Clearly strenuous activity, hard work, and much labor may go into creatively varying the posture of one’s indolence. As the heretic G.K. Chesterton pointed out, there is such a thing as the “bustle of indolence.” Let true Christians learn from the Scriptures and be wise to discern and distinguish between useful diligence and diligent indolence.


“Go to the ant, thou sluggard; consider her ways, and be wise: ​[who–CD] ​provideth her meat in the summer, ​[​and​]​ gathereth her food in the harvest​. How long wilt thou sleep, O sluggard? when wilt thou arise out of thy sleep?” (Proverbs 6:6, 8-9)​


“As vinegar to the teeth, and as smoke to the eyes, so [is] the sluggard to them that send him” (Proverbs 10:26).

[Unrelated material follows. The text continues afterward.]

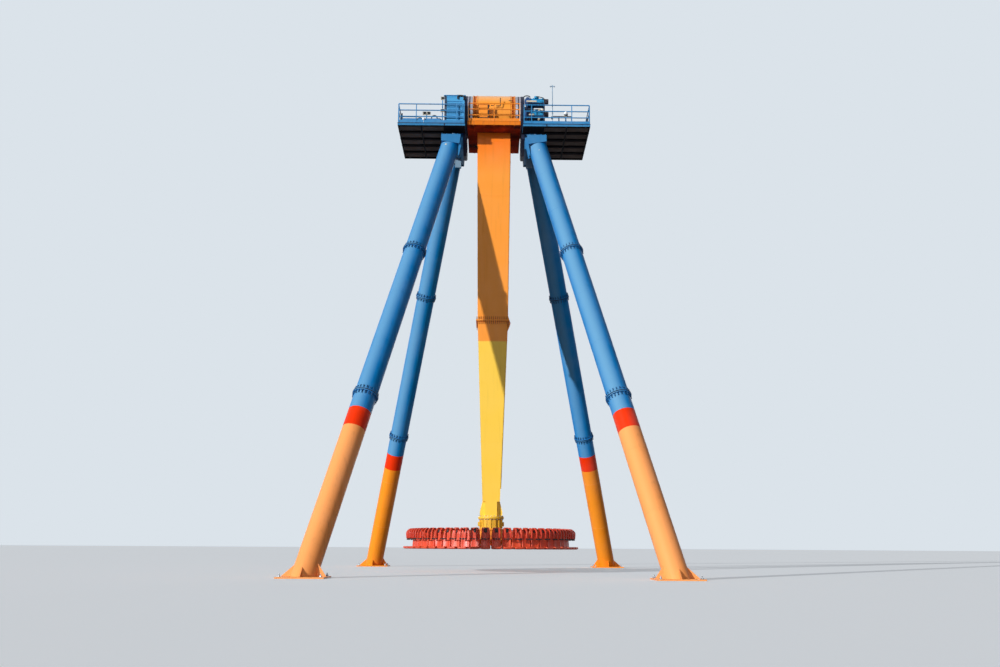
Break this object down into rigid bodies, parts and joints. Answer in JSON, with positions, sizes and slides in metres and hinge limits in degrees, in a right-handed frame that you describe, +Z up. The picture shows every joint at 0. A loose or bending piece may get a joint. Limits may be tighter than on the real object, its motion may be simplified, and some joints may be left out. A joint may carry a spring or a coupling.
{
  "type": "pendulum ride",
  "caption": "Full-size pendulum ride: four tubular legs, high axle with service decks, tapered swinging arm and a turning round gondola with outward seats.",
  "frame": {"origin": "on the ground, midway between the four feet and straight under the middle of the axle", "axes": "+X to the right along the axle, +Y along the swing, away from the viewer, +Z up"},
  "size_m": [16.59, 26.148, 26.0499],
  "materials": {
    "arm_duct_paint": "dark brown cover",
    "arm_orange_paint": "orange gloss coat",
    "arm_yellow_paint": "yellow gloss coat, orange above the colour line",
    "axle_steel": "turned steel",
    "bearing_paint": "grey blue coat",
    "cabinet_paint": "light blue powder coat",
    "deck_blue_paint": "blue coat, dark open grating below",
    "drive_frame_paint": "dark blue coat",
    "drive_housing_paint": "yellow gloss coat",
    "drive_motor_paint": "blue machine enamel",
    "gondola_paint": "orange gloss coat",
    "head_blue_paint": "blue gloss coat on welded plate",
    "hub_orange_paint": "orange gloss coat",
    "lamp_housing": "white housing with a clear front",
    "leg_blue_paint": "blue gloss coat on welded tube",
    "leg_lower_paint": "orange coat with a red band and a blue top, sun faded",
    "mast_aluminium": "drawn tube",
    "rail_blue_paint": "blue coat on square tube",
    "restraint_foam": "skinned red foam",
    "seat_red_plastic": "moulded red shell",
    "slew_ring_steel": "machined ring, slightly greased"
  },
  "bodies": {
    "frame": {"bearing_left": "bearing_paint", "bearing_right": "bearing_paint", "cabinet_left": "cabinet_paint", "drive_stand": "drive_frame_paint", "gear_motors": "drive_motor_paint", "head_left": "head_blue_paint", "head_right": "head_blue_paint", "lamps": "lamp_housing", "leg_back_left_lower": "leg_lower_paint", "leg_back_left_middle": "leg_blue_paint", "leg_back_left_upper": "leg_blue_paint", "leg_back_right_lower": "leg_lower_paint", "leg_back_right_middle": "leg_blue_paint", "leg_back_right_upper": "leg_blue_paint", "leg_front_left_lower": "leg_lower_paint", "leg_front_left_middle": "leg_blue_paint", "leg_front_left_upper": "leg_blue_paint", "leg_front_right_lower": "leg_lower_paint", "leg_front_right_middle": "leg_blue_paint", "leg_front_right_upper": "leg_blue_paint", "mast": "mast_aluminium", "platform_left": "deck_blue_paint", "platform_right": "deck_blue_paint", "rails_left": "rail_blue_paint", "rails_right": "rail_blue_paint", "slew_ring_left": "slew_ring_steel", "slew_ring_right": "slew_ring_steel"},
    "arm": {"arm_duct": "arm_duct_paint", "arm_lower": "arm_yellow_paint", "arm_upper": "arm_orange_paint", "axle_left": "axle_steel", "axle_right": "axle_steel", "gondola_drive": "drive_housing_paint", "hub_cabinet": "hub_orange_paint", "hub_drum": "hub_orange_paint", "hub_platform": "hub_orange_paint", "hub_rails": "hub_orange_paint"},
    "gondola": {"gondola_hub": "gondola_paint", "gondola_ring": "gondola_paint", "gondola_spokes": "gondola_paint", "restraint_arms": "restraint_foam", "restraint_grips": "restraint_foam", "restraint_pads": "restraint_foam", "seat_backs": "seat_red_plastic", "seat_pans": "seat_red_plastic"}
  },
  "joints": [
    {"name": "arm_swing", "type": "hinge", "parent": "frame", "child": "arm", "pos_m": [0, 0, 24.84], "axis": [1, 0, 0], "range_deg": [-120, 120]},
    {"name": "gondola_turn", "type": "hinge", "parent": "arm", "child": "gondola", "pos_m": [0, 0, 2.15], "axis": [0, 0, 1], "continuous": true}
  ]
}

“The soul of the sluggard desireth, and [hath] nothing: but the soul of the diligent shall be made fat” (Proverbs 13:4).


“The sluggard will not plow by reason of the cold; [therefore] shall he beg in harvest, and [have] nothing” (Proverbs 20:4)


“The sluggard [is] wiser in his own conceit than seven men that can render a reason” (Proverbs 26:16).


“The slothful [man] saith, [There is] a lion in the way; a lion [is] in the streets. [As] the door turneth upon his hinges, so [doth] the slothful upon his bed. The slothful hideth his hand in [his] bosom; it grieveth him to bring it again to his mouth” (Proverbs 26:13-15).


“The slothful [man] roasteth not that which he took in hunting: but the substance of a diligent man [is] precious” (Proverbs 12:27).


“The labour of the foolish wearieth every one of them, because he knoweth not how to go to the city” (Ecclesiastes 10:15).